[F1tenth] MPPI Solver API
State and control
\[x = \begin{bmatrix} x \\ y \\ \psi \\ v \\ \delta \\ \end{bmatrix}, \;\;\; u = \delta\]- $x$: absolute position x (m)
- $y$: absolute position y (m)
- $\psi$: yaw (deg)
- $v$: velocity (m/s)
- $\delta$: steering angle (deg)
- $\beta:$ side slip angle
Introduction
전체 절차는 다음과 같다. 다음의 과정을 control sampling periode마다 반복한다.
- [random_sampling] control_sequence에 대한 sample들을 생성한다. 이때 생성된 control_sequence들을 control_sequence_batch라고 명명한다.
- [predict_state_sequence] 1번에서 생성한 control sequence들을 바탕으로 Kinematic bicycle model을 이용하여 state_sequence들을 생성한다. 이때 생성된 state sequence들을 state_sequence_batch라고 명명한다.
- [calculate_state_sequence_cost, calculate_state_sequence_cost_batch] 2번에서 생성한 state_sequence에 대한 state_sequence_cost $S(V_k)$를 계산한다.
- [calculate_sample_cost_batch] 3번에서 생성한 state_sequence_cost에 control term에 대한 cost를 더하여 하나의 state_sequence(control_sequence을 이용해 만들어진)에 대응되는 최종 cost인 sample_cost를 계산한다.
- [softmax] 4번을 통해 구한 sample_cost_batch에 대해 음의 부호를 가진 softmax를 취하여 1번에서 생성했던 control control_sequence들에 대한 가중치(확률)을 생성한다. 이때 각 control_sequence에 대응되는 sample_cost가 높을수록 낮은 가중치(확률)을 갖게 된다.
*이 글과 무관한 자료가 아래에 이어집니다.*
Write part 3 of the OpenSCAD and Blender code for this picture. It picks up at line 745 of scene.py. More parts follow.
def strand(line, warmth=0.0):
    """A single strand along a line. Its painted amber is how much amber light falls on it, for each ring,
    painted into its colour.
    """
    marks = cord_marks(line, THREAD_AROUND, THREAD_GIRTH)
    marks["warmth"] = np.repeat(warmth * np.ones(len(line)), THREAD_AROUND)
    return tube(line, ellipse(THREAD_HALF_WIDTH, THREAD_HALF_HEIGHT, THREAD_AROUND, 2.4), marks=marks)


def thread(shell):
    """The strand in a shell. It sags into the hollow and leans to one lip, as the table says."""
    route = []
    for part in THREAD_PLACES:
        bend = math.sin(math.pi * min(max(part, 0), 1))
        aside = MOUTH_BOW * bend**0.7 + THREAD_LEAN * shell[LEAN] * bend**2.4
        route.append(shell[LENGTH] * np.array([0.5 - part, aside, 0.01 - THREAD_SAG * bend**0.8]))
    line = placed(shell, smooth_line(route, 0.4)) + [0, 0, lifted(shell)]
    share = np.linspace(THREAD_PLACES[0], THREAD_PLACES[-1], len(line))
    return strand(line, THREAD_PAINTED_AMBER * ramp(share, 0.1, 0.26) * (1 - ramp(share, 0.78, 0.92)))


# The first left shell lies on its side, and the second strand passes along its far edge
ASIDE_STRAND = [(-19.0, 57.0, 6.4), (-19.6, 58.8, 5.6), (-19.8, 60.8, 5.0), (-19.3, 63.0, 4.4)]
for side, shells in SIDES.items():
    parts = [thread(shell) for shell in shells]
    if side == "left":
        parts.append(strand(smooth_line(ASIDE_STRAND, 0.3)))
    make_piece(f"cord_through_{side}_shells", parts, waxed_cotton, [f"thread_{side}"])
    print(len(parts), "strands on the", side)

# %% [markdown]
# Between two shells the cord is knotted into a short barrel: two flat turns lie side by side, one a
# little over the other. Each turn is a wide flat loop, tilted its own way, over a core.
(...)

- [solve] 1번에서 생성한 control_sequence와 5번에서 구한 weight를 가중합(평균)하여 최종 updated_control_sequence를 구한다.
- [timer_callback] 6번에서 구한 updated_control_sequence에서 현재 값(첫 번째)을 취하여 현재 control input으로 사용한다.
- mppi logic과 관련하여 모든 함수는 solve 함수에서 호출된다.
- 함수 calculate_state_sequence_cost_batch는 함수 predict_state_sequence와 함수 calculate_state_sequence_cost를 호출한다. 따라서 solve 함수 안에서 함수 calculate_state_sequence_cost_batch는만 호출하면 된다. 또한 이 함수는 계산한 state_sequence_cost_batch를 반환한다.
- 함수 calculate_sample_cost_batch는 반환된 state_sequence_cost_batch를 입력으로 받아서 가정 처음에 생성한 control_sequence들에 대응하는 최종 비용인 sample_cost_batch를 생성한다.
- number of samples: $K$
- initial estimated control input sequence, often using the previous optimal solution
- given nominal control input sequence
- randomly generated control input sequences
1. solve
최종적으로 구해야 할 식은 다음과 같다. random_sampling한 control_sequence들에 대한 가중합이다.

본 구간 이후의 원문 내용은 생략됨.